Frieze.com Critic’s Guide to Chicago featuring Small Sculpture at Corbett vs. Dempsey | David Hartt | Cauleen Smith

Sept. 13, 2017

CHICAGO – Ahead of the openings of EXPO Chicago and the 2017 Chicago Architecture Biennial, a guide to the best exhibitions around town By Sara Cluggish

Rachel Harrison, The First Saturday in July, 2017, cloth, cement, enamel, acrylic, metal, 23 x 18 x 17 cm. Courtesy: the artist and Greene Naftali Gallery, New York

Rachel Harrison, The First Saturday in July, 2017, cloth, cement, enamel, acrylic, metal, 23 x 18 x 17 cm. Courtesy: the artist and Greene Naftali Gallery, New York

‘Small Sculpture’
Corbett vs. Dempsey
8 September – 14 October 2017

The title of Corbett vs. Dempsey’s exhibition ‘Small Sculpture’ is deceptively straightforward. In a rare group exhibition for the gallery, the nearly 60 small sculptures on view combine to form an energetic exercise in medium specificity, rooted in scale and volume. The density of Rachel Harrison’s The First Saturday in July (2017), a face-sized, candy-coloured cement blob with a cherry pitter balanced on top, sits in sharp contrast to the slender, restrained verticality of Katsuhito Nishikawa’s painted bronze Untitled (1986/2013). No larger than 29 centimetres (11.5 inches) on any side, B. Ingrid Olson’s Model for an Endless Room (2017) is a compact yet infinite proposal. Comprised of five black, plastic DVD boxes bound by a finger-width black metal strap, Matias Faldbakken’s Untitled (DVD Squeeze #01-#05) (2010) absurdly and humorously communicates the blunted crunch of his ‘container series’ in which large, commonly metal objects such as fridges, lockers and metal newspaper stands, are cinched and squeezed by colourful lever straps.

 

David Hartt, Carolina I, 2017, archival pigment print mounted to Dibond, 91 x 137 cm. Courtesy: Corbett vs. Dempsey, Chicago; commissioned by the Graham Foundation for Advanced Studies in the Fine Arts

David Hartt, Carolina I, 2017, archival pigment print mounted to Dibond, 91 x 137 cm. Courtesy: Corbett vs. Dempsey, Chicago; commissioned by the Graham Foundation for Advanced Studies in the Fine Arts

David Hartt, ‘in the forest’
The Graham Foundation
14 September 2017 – 6 January 2018

David Hartt’s ‘in the forest’ revisits architect and theorist Moshe Safdie’s unfinished 1968 housing project, Habitat Puerto Rico. Safdie constructed an ambitious number of these elegant and experimental developments across Montreal, New York, Israel and Singapore, among other cities.
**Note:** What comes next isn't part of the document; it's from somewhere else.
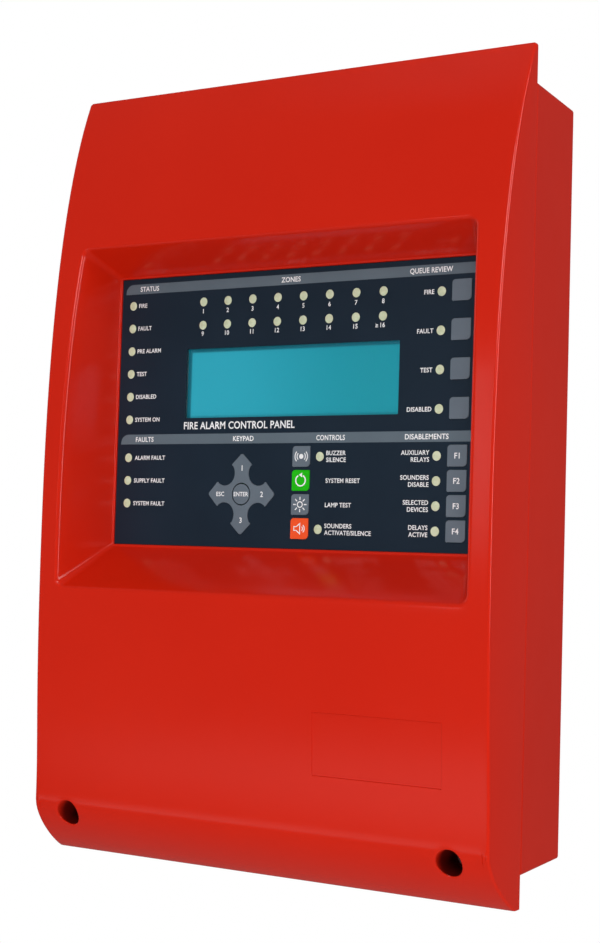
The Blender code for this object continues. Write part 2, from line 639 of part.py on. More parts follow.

In Puerto Rico the project disintegrated when a government housing subsidy that developers relied on to finance the endeavour fell through. Now home to a vibrant array of plant and animal life, Hartt returns to Habitat Puerto Rico nearly 50 years after the initial project with a series of sculptures, photographs and a captivating 20-minute film that is the centre point of the exhibition. More a study of what remains of Habitat Puerto Rico than a romanticized aggrandizement of this modernist ruin, Hardtt continues his investigations into the relationships between ideology, architecture and the environment that characterize his practice.

 

The Roundhouse at the DuSable Museum of African American History, Chicago

The Roundhouse at the DuSable Museum of African American History, Chicago

‘Singing Stones’
Palais de Tokyo with EXPO Chicago
13 September 2017 – 7 January 2018

Designed by visionary architect Daniel H. Burnham, the Roundhouse is a 17,000-square-foot structure built in 1881 which over the years has fallen into disrepair. Originally used as a horse stable and now incorporated into the campus of the DuSable Museum of African American History, this luminous, curvilinear room is the newly restored context for ‘Singing Stones’, a group exhibition presented collaboratively by Palais de Tokyo, Institut Français and EXPO Chicago. ‘Singing Stones’ explores the intersection between artistic process and architecture with contributions from 11 artists and designers across Chicago and France. Exhibition curator Katell Jaffrès of Palais de Tokyo and Chicago-based architect Andrew Schachman collaborated on the site design and a bespoke display system that guides visitors through the singular space. Responding to the effects of sunlight filtering into the domed structure, Chicago-based Cauleen Smith has produced a colourful installation which baths the room and surrounding artworks in translucent yellows, greens and blues that glide across the space like a timepiece from morning to night. A robust public programme also accompanies the show, including the opening and closing night performances of Thomas Teurlai’s intriguing Score for Bodies and Machines (2017) in which two photocopying machines create a choreographic sequence for, and in response to, the movements of local performers Benjamin Wardell and Anna-Martine Whitehead.